Goal ▸
Only the lines from the first one through the line with "marks as attributes." should be printed, exactly as they appear.

Stored data ▸
--- begin ---
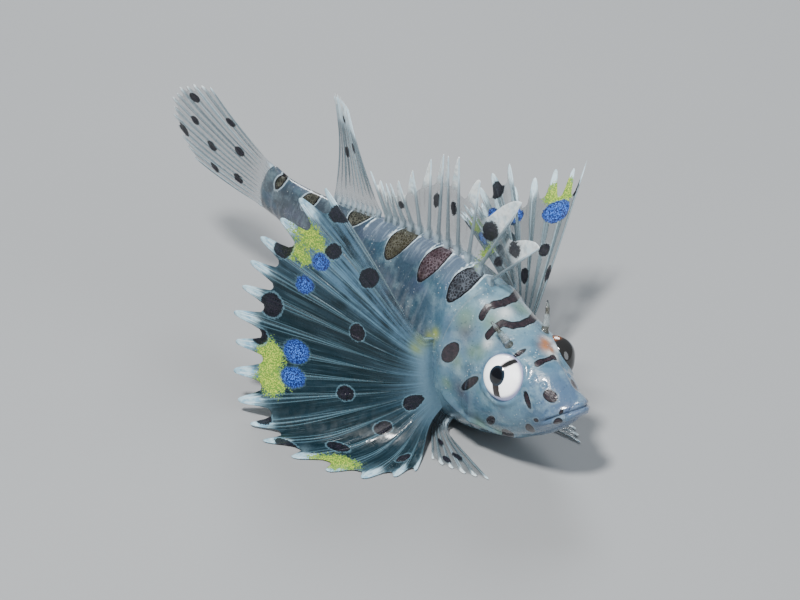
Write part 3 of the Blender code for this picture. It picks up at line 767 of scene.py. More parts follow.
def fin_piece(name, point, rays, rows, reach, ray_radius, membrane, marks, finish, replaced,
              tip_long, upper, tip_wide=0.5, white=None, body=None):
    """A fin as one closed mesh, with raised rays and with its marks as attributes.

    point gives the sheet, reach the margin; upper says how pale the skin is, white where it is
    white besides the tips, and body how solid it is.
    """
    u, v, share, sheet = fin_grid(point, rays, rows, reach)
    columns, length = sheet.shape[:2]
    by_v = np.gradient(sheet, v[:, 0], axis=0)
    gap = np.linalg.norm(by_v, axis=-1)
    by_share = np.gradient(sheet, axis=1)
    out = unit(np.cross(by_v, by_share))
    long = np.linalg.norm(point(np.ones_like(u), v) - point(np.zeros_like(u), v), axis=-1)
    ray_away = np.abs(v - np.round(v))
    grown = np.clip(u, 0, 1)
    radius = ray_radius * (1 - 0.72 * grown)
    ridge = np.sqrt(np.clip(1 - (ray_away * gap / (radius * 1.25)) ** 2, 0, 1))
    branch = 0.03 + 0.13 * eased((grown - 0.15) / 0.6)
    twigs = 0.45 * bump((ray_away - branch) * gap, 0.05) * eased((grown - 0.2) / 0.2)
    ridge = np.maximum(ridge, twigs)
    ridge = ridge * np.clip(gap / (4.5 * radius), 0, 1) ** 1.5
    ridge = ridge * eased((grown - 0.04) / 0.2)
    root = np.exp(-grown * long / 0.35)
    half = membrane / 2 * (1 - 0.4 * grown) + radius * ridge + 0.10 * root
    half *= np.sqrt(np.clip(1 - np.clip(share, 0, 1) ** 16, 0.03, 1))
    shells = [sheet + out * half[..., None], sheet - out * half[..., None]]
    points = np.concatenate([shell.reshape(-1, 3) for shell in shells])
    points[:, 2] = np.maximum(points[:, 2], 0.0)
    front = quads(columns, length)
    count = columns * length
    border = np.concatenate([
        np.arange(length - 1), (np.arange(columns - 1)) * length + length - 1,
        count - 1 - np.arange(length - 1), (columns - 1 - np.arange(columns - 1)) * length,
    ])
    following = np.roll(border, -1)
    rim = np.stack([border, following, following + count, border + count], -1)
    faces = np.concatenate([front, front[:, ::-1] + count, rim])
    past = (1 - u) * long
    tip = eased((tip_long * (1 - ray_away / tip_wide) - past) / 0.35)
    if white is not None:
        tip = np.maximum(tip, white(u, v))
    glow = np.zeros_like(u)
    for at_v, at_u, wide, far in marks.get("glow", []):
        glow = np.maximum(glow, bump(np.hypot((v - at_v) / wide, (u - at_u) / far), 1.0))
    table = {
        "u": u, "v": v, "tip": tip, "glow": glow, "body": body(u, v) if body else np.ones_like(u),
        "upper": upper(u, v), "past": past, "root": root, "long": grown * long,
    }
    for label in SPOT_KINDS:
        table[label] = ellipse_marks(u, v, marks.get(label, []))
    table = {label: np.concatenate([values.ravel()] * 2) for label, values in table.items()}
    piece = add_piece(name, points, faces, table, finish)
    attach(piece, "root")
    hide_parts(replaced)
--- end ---
Correct output ▸
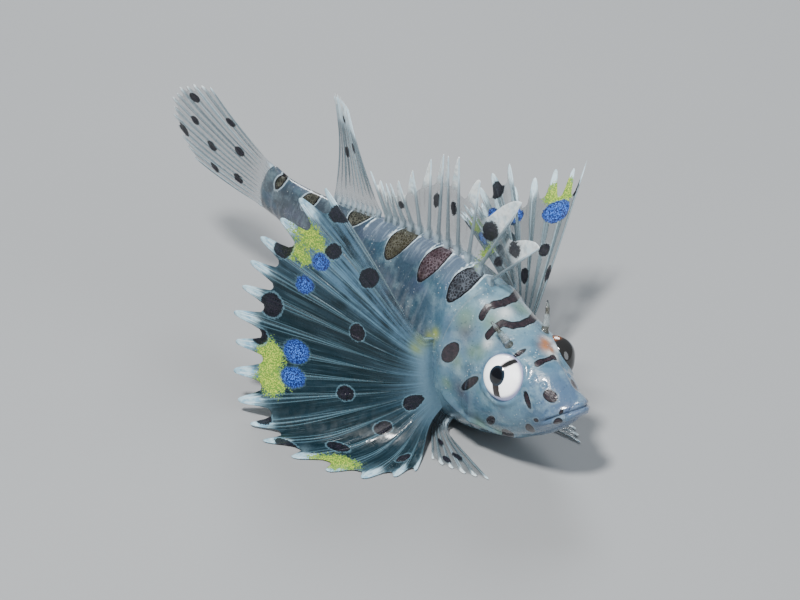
Write part 3 of the Blender code for this picture. It picks up at line 767 of scene.py. More parts follow.
def fin_piece(name, point, rays, rows, reach, ray_radius, membrane, marks, finish, replaced,
              tip_long, upper, tip_wide=0.5, white=None, body=None):
    """A fin as one closed mesh, with raised rays and with its marks as attributes.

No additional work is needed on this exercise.